How about the possibility to make live action film, one day in the future?
I would say no to that because there is so much should be done right now
I notice in your work, you usually put a clash between the old vs new world.
For every piece of work I create, I try to pick up a theme that is conflicting against one another. In Summer Wars, the conflict is between the real world, reality and the world of computer. And in Wolf Children, the urban area vs the world, human vs nature, and when it comes to the Boy and The Beast, it is human vs the beast.
Is there any issue that attract you personally?
The event that occur in the world certainly influence me and my thoughts toward film. Because, in creating film, in some aspect, we have to depict the environment that we are place in, the time that we are living in.
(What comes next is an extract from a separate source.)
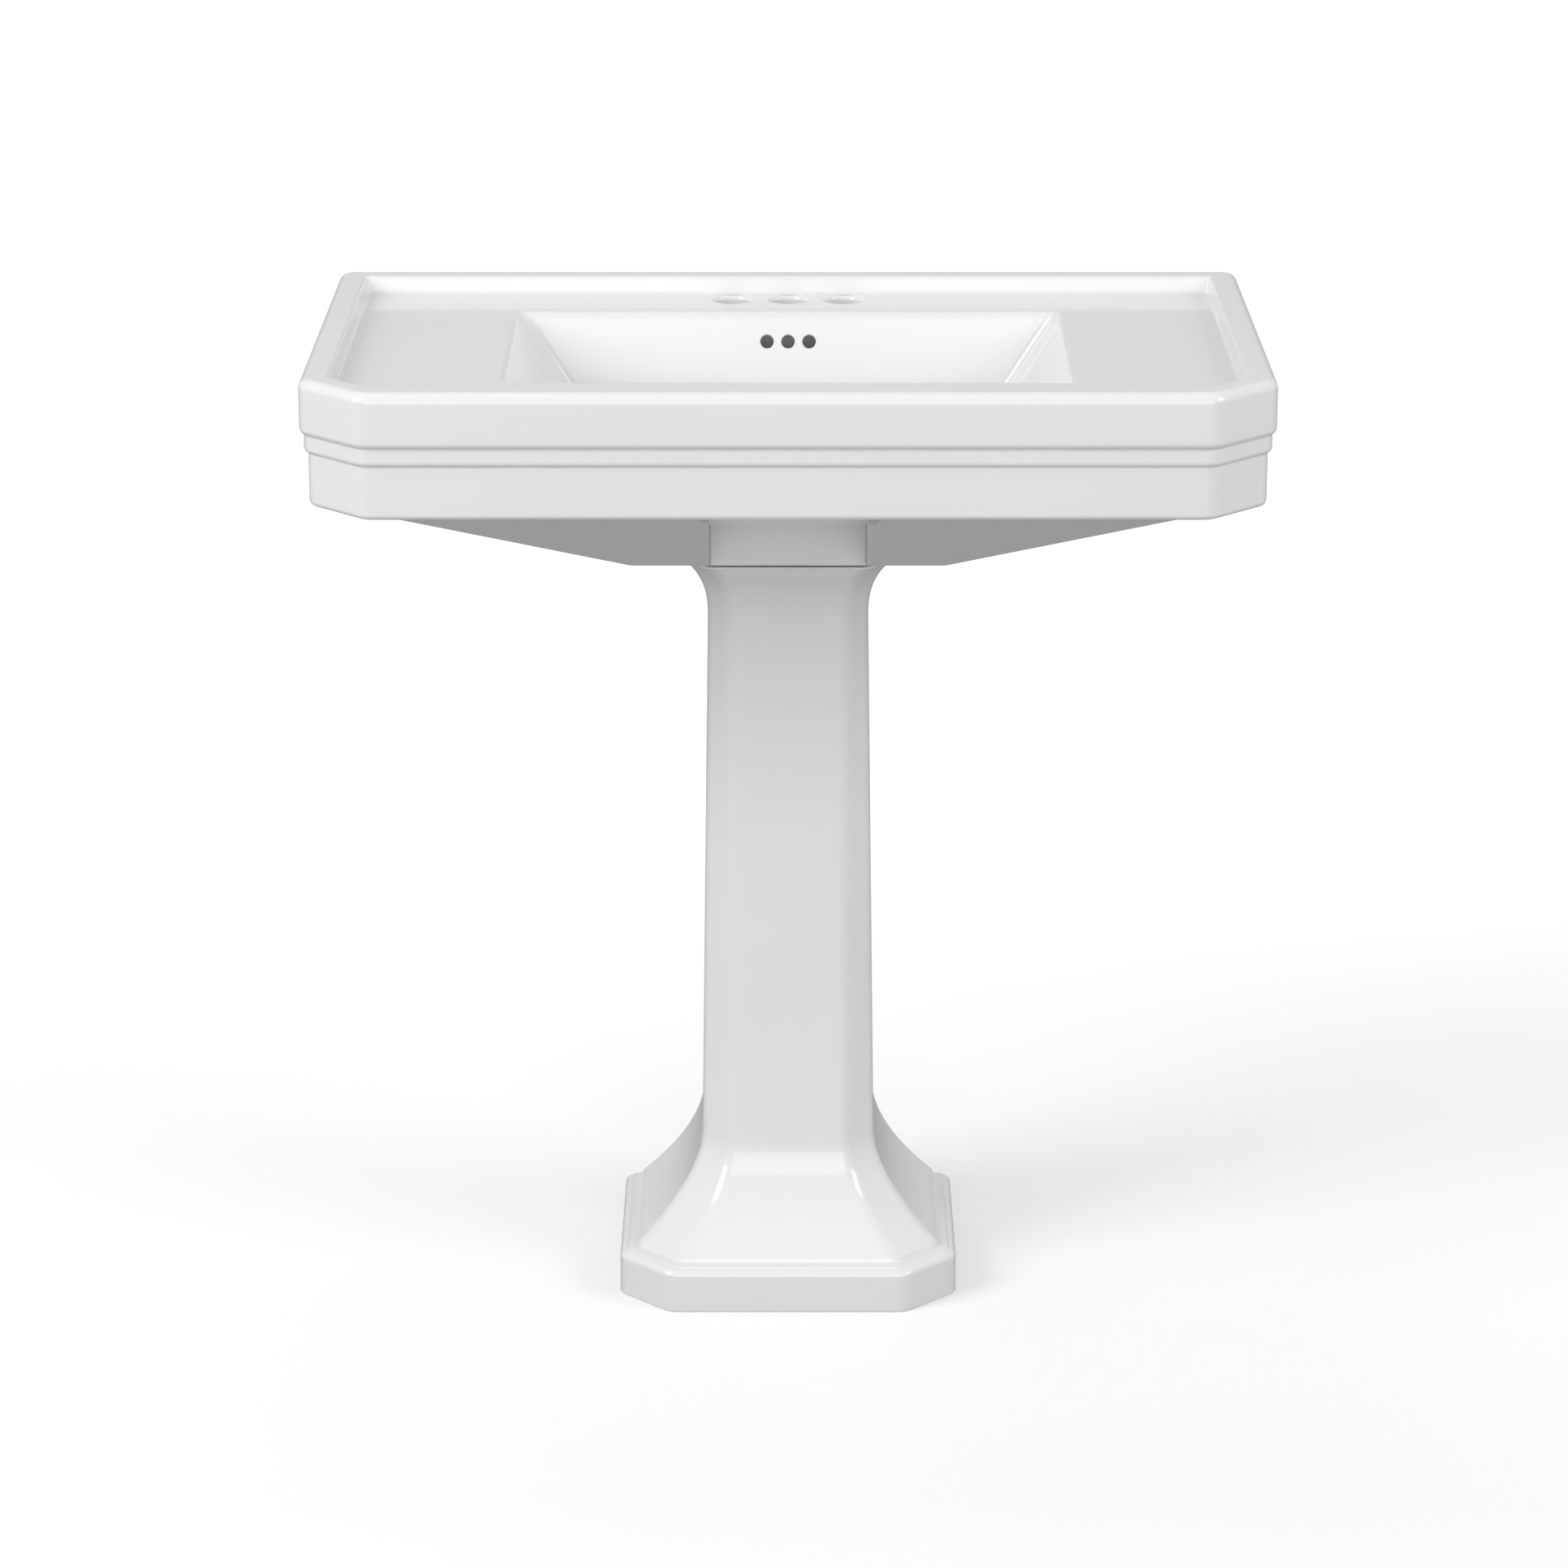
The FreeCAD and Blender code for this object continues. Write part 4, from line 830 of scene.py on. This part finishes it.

In creating a film, I think its quite difficult to separate the world
Is there any specific event?
Yes, among directors, we talk a lot about the changing of the world more often than we talk about the film. One of the topic that we talk a lot is about the changing in the family and how it has evolved through time. We talk about the concept of family, the perception of family. Another thing is about nuclear power plant. This is an issue that I put a lot of concern since I was a student, I expressed that concern in Summer Wars. And another topic is about human rights, and that is depicted in the Boy and The Beast. If I start talking about topic or event that I concern about, it would be an endless list.
Is there any animator outside of Japan that you look up to?
There is Pixar and there is Disney. I am a great fan of Beauty and The Beast. I also like the creation of Aardman Animation. My children is a great fan of Shaun the Sheep. If I have to name the animator who is in the same generation as me, it would be Brad Bird, Sylvain Chomet. These are the animator, at my own discretion, I consider as my rival.